Когда глубоким вечером представительная арестантка вернулась к нам в барак (вместе с той охранницей, которая ее сопровождала в контору к особо уполномоченному), на ней не было лица – так неотвратимо, непоправимо и навсегда рухнули ее надежды. Мое маленькое сердце готово было лопнуть от сострадания к этой женщине-арестантке. За горем рухнувших надежд этой женщины я вдруг увидел свое горе того давнего вечера, когда Б. И. одела нас всех в половые тряпки и усадила кружком на полу барака, не допуская наших мам к свиданию с нами. Такое же глубокое, непоправимое и неотвратимое горе грянуло на душу представительной арестантке сейчас, когда она вернулась от особо уполномоченного.

Жалость к ней шла от осознания совершенной бесплодности тех горячих усилий, которые она затратила на то, чтобы выглядеть как можно лучше. Она так старалась. И вот, все оказалось напрасно. Все рухнуло. Теперь это называется фрустрацией из-за стресса рухнувших надежд. Когда я сам читал лекции по педагогике и психологии, студенты дополнительно расспрашивали меня и о фрустрациях, и о стрессе рухнувших надежд. Я им отвечал: по-настоящему вы все это поймете, когда, не дай Бог, вам самим придется все это пережить.

Студенты дневного отделения, так и не «врубались» в эту тематику, а по глазам заочников, особенно старшего возраста, я видел, что они очень хорошо понимали те примеры, которые я в лекции приводил.

Через недолгое время моя старшая сестра Лиля вернулась со всеми необходимыми документами. Она прошла в контору, когда мы еще завтракали, и я пропустил ее приход. Ко мне подошла наша воспитательница и сказала: «Коля, твоя сестра приехала. Она сейчас в конторе. Только смотри, не говори никому, что я тебе об этом рассказала». Она взяла с меня слово, что я не «воспользуюсь» этими сведениями. Я так боялся, что что-нибудь случится нехорошее и сестра не сможет за мной вернуться, что, недослушав слова воспитательницы, похромал в контору. Воспитательница пыталась остановить меня голосом, но я понял, что это она делает для «близиру», чтобы отвести от себя наказание за разглашение излишних сведений.

Я с большим трудом преодолел конторское крыльцо, там была очень высокая наружная лестница. Хромать по ней было очень непросто. Когда я открыл парадную дверь конторы, то сразу попал в большую светлую комнату и первым делом увидел родное лицо Лили, и похромал к ней. Она обернулась ко мне, привстала и приняла меня в свои объятья. Потом я разглядел – ведь я был внутри конторы первый раз от рождения за весь срок жизни в лагере, – что за массивным старинной постройки дубовым столом сидел капитан Гурьянов; он широко улыбался и я почувствовал, что он очень рад перемене моей участи. Пока они о чем-то говорили с Лилей и рассматривали разные справочные бумажки, я заинтересовался столом.
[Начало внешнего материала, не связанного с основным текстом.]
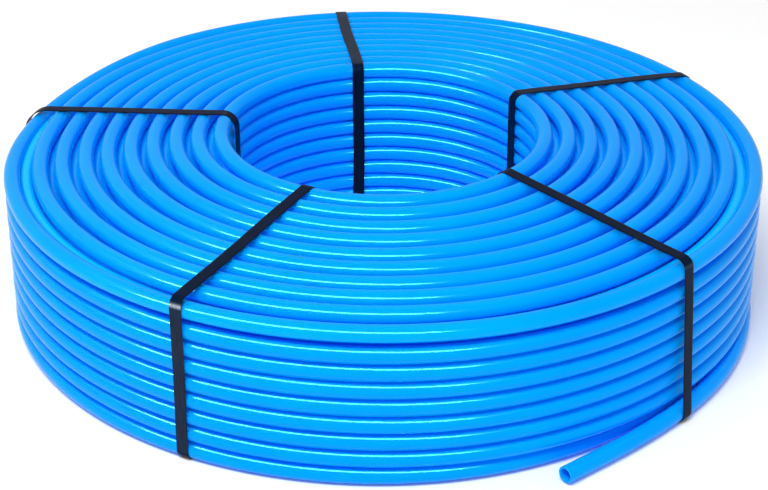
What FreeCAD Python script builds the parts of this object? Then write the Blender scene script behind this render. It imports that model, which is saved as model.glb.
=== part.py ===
import FreeCAD, Part
import math
import os

import Sketcher

# Coil of 16 mm underfloor heating pipe, lying flat, tied with five flat straps.
# Millimetres, +Z up. The origin is on the coil's own axis, at the level of the
# surface it lies on, which is the underside of the straps.
#
# The coil is ten rings of pipe wide. The outer ring is nine turns high and the
# ring round the bore is eleven turns high, so its upper end slopes down outwards.
# The last upper turn lies a little apart from the rest, inwards and upwards.
# The winding is one turned solid: a core through the centres of the surface
# turns, with each turn that can be seen standing half its thickness out of it.

doc = FreeCAD.newDocument("heating_pipe_coil")
sheet = doc.addObject("Spreadsheet::Sheet", "Dims")

DIMS = [
    # the pipe itself
    ("pipe_dia", 16.0),  # outer diameter
    ("pipe_bore_dia", 12.0),  # 2 mm wall
    # the winding
    ("coil_radius", 375.0),  # to the outside of the outer turns
    ("rim_pitch", 27.0),  # from the outermost ring to the next, across the end
    ("ring_pitch", 22.35),  # from ring to ring, over the rest of the end
    ("turn_pitch_outer", 17.3),  # from turn to turn, up the outside
    ("rim_step", 20.3),  # from the outermost upper turn to the one below it
    ("turn_pitch_bore", 16.17),  # from turn to turn, up the bore
    ("lift", 1.0),  # lowest turn above the ground, carried by the straps
    ("shoulder_drop", 3.2),  # outermost upper turn, below the next ring's
    # the free end
    ("tail_level", 8.7),  # height of its centre line
    ("tail_from_radius", 358.5),  # where its line leaves the winding
    ("tail_from_angle", 20.0),  # before the X axis
    ("tail_hold_radius", 377.5),  # where the front right strap holds it
    ("tail_hold_angle", 44.1),  # past the X axis
    ("tail_first_bend", 368.0),
    ("tail_second_bend", 700.0),
    ("tail_second_turn", 8.5),  # degrees turned by the second bend
    ("tail_straight", 50.0),
    ("tail_bore_depth", 30.0),  # how far the open bore is cut
    # the straps
    ("strap_width", 12.0),
    ("strap_thick", 0.8),
    ("strap_gap", 0.2),  # between a strap and the turns it lies on
]
for row, (alias, value) in enumerate(DIMS, 1):
    sheet.set("A%d" % row, alias.replace("_", " "))
    sheet.set("B%d" % row, str(value))
    sheet.setAlias("B%d" % row, alias)
doc.recompute()

RINGS = 10
OUTER_TURNS = 9
BORE_TURNS = 11

# centres of the corner turns, in the radial plane, as sheet expressions
R_OUT = "(Dims.coil_radius - Dims.pipe_dia / 2)"
R_BORE = "(Dims.coil_radius - Dims.pipe_dia / 2 - Dims.rim_pitch - %d * Dims.ring_pitch)" % (
    RINGS - 2)
Z_LOW = "(Dims.lift + Dims.pipe_dia / 2)"
Z_OUT = "(%s + %d * Dims.turn_pitch_outer + Dims.rim_step)" % (Z_LOW, OUTER_TURNS - 2)
Z_BORE = "(%s + %d * Dims.turn_pitch_bore)" % (Z_LOW, BORE_TURNS - 1)
# the even slope runs from the bore to the second ring from the outside
Z_SLOPE_OUT = "(%s + Dims.shoulder_drop)" % Z_OUT


def ring_r(i):
    """Centre radius of ring i, counted from the outside."""
    if i == 0:
        return R_OUT
    return "(%s - Dims.rim_pitch - %d * Dims.ring_pitch)" % (R_OUT, i - 1)


def ring_z(i):
    """Centre height of the upper turn of ring i, counted from the outside."""
    if i == 0:
        return Z_OUT
    return "(%s + (%s - %s) * %d / %d)" % (
        Z_SLOPE_OUT, Z_BORE, Z_SLOPE_OUT, i - 1, RINGS - 2)


def origin(body, role):
    return [f for f in body.Origin.OriginFeatures if f.Role == role][0]


def new_sketch(body, name, role):
    sk = body.newObject("Sketcher::SketchObject", name)
    sk.AttachmentSupport = (origin(body, role), "")
    sk.MapMode = "FlatFace"
    return sk


def number(expression):
    """The value of a sheet expression, for a first placing of the geometry."""
    text = expression.replace("Dims.", "")
    for alias in sorted((a for a, _ in DIMS), key=len, reverse=True):
        text = text.replace(alias, repr(float(sheet.get(alias))))
    return FreeCAD.Units.parseQuantity(text).Value


def bind(sk, index, expression):
    sk.setExpression("Constraints[%d]" % index, expression)


def pin_point(sk, geo, pos, ex, ey):
    """Tie a point of the sketch to two distances from the sketch's origin."""
    x, y = number(ex), number(ey)
    i = sk.addConstraint(Sketcher.Constraint("DistanceX", -1, 1, geo, pos, x))
    j = sk.addConstraint(Sketcher.Constraint("DistanceY", -1, 1, geo, pos, y))
    bind(sk, i, ex)
    bind(sk, j, ey)


def circles(sk, centres):
    for er, ez in centres:
        c = FreeCAD.Vector(number(er), number(ez), 0)
        g = sk.addGeometry(
            Part.Circle(c, FreeCAD.Vector(0, 0, 1), number("Dims.pipe_dia / 2")), False)
        i = sk.addConstraint(
            Sketcher.Constraint("Radius", g, number("Dims.pipe_dia / 2")))
        bind(sk, i, "Dims.pipe_dia / 2")
        pin_point(sk, g, 3, er, ez)


def revolve(body, name, sk):
    feature = body.newObject("PartDesign::Revolution", name)
    feature.Profile = sk
    feature.ReferenceAxis = (origin(body, "Z_Axis"), [""])
    feature.Angle = 360.0
    sk.Visibility = False
    return feature


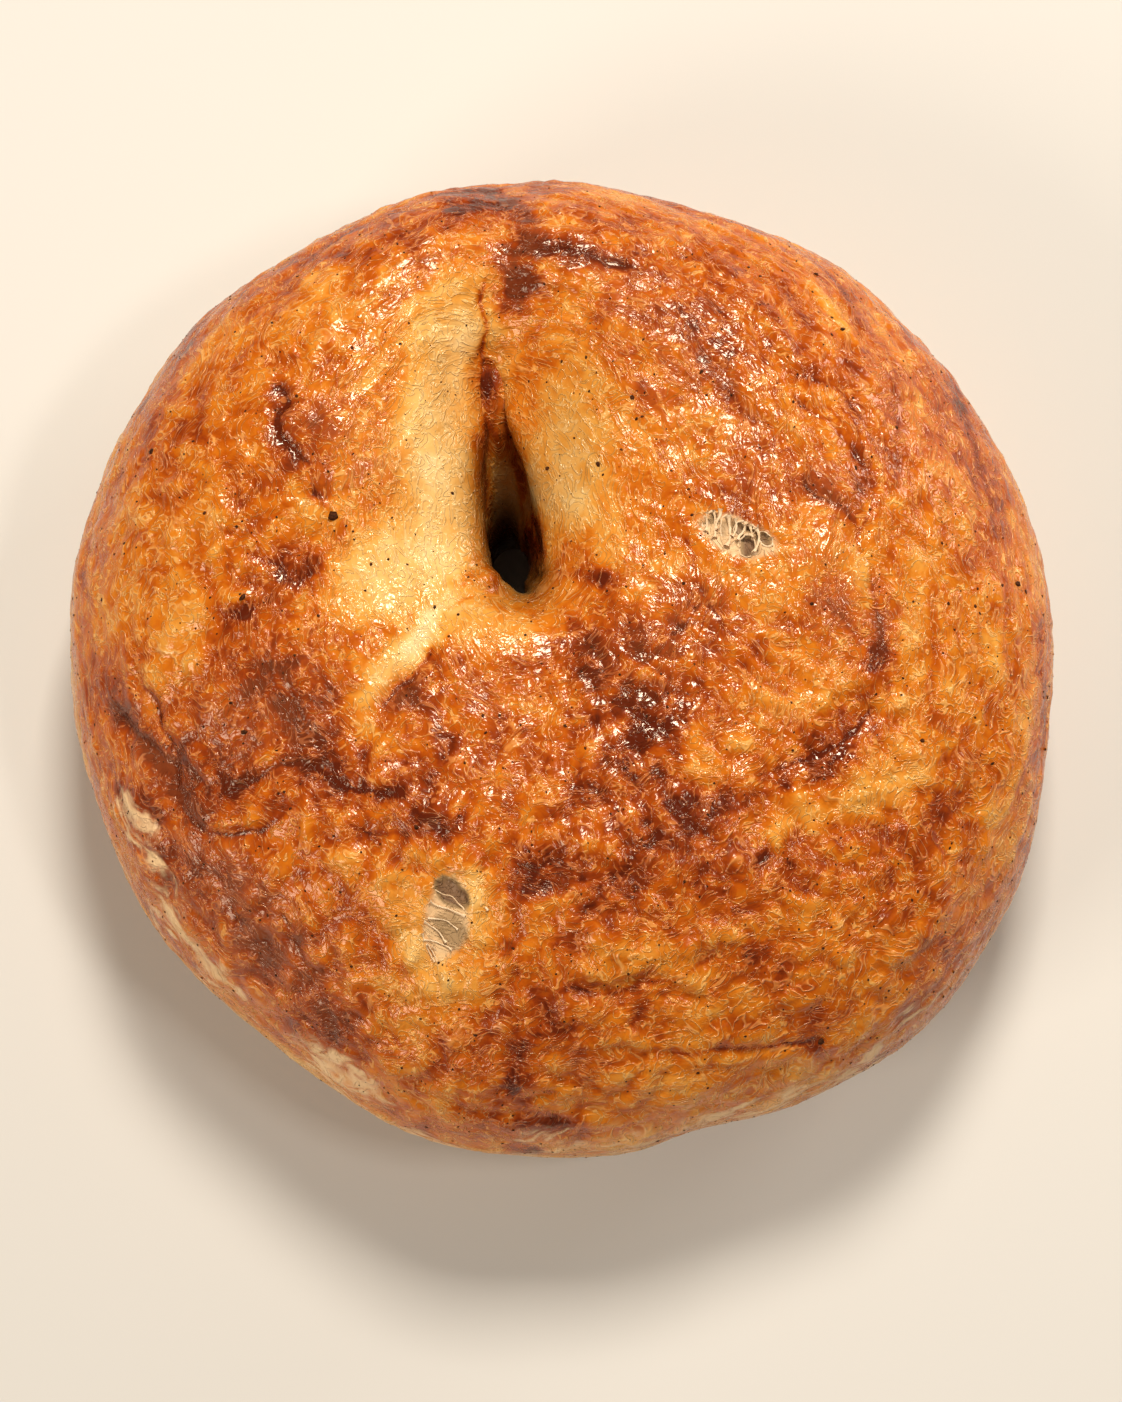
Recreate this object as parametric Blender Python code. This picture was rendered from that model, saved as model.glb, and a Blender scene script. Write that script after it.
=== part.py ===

Это был письменный стол с огромной бронзовой чернильницей. Тумбы письменного стола имели огромное количество выдвижных ящиков и снаружи были искусно украшены богатой резьбой по дереву. Второй раз я видел такой стол в 1989 г. в г. Глазове, в музее пребывания Сталина и Дзержинского на Восточном фронте во время Гражданской войны. После той беседы, которую я слушал у дяди Ивана-кузнеца насчет различения плотничьих и столярных топоров, я стал очень приглядываться к продуктам человеческого художественного мастерства.

Тем временем капитан Гурьянов закончил сортировку бумажных справок. Все оказалось в порядке, и он сказал: «Ну, что же! Завтра с утра, когда Лидия Васильевна (это моя мама) сменится с ночного дежурства в клубе станции Потьма, забирайте Колю и уезжайте. Счастливого пути!»

Я воскликнул: «Что, еще ночь буду здесь?!» Капитан Гурьянов улыбнулся: «Да. Ничего, потерпи. Завтра скоро наступит». Лиля сказала, что она пойдет в Потьму, к маме, а завтра утром вместе с мамой вернется за мной. Лиля уехала к маме, которая теперь работала ночным сторожем в клубе станции Потьма, а я остался в лагере. Поскольку тихий час днем для меня был необязателен, я пошел с прощальным обходом по зоне. Зашел на качели, к березам, потом во двор детского барака. Здесь все было очень знакомым и привычным. Этот двор был тароват на всяческие сюрпризы. С него увозили подросших детей «на волю», в детприемники и детдома. Однажды привезли – это была золотая осень год или два назад – целый воз гороха огромными плетями, горох прямо с поля, и мы после полдника набросились на эту кучу, с жадностью обрывая толстые, зрелые стручки, вылущивая из них круглые спелые горошины.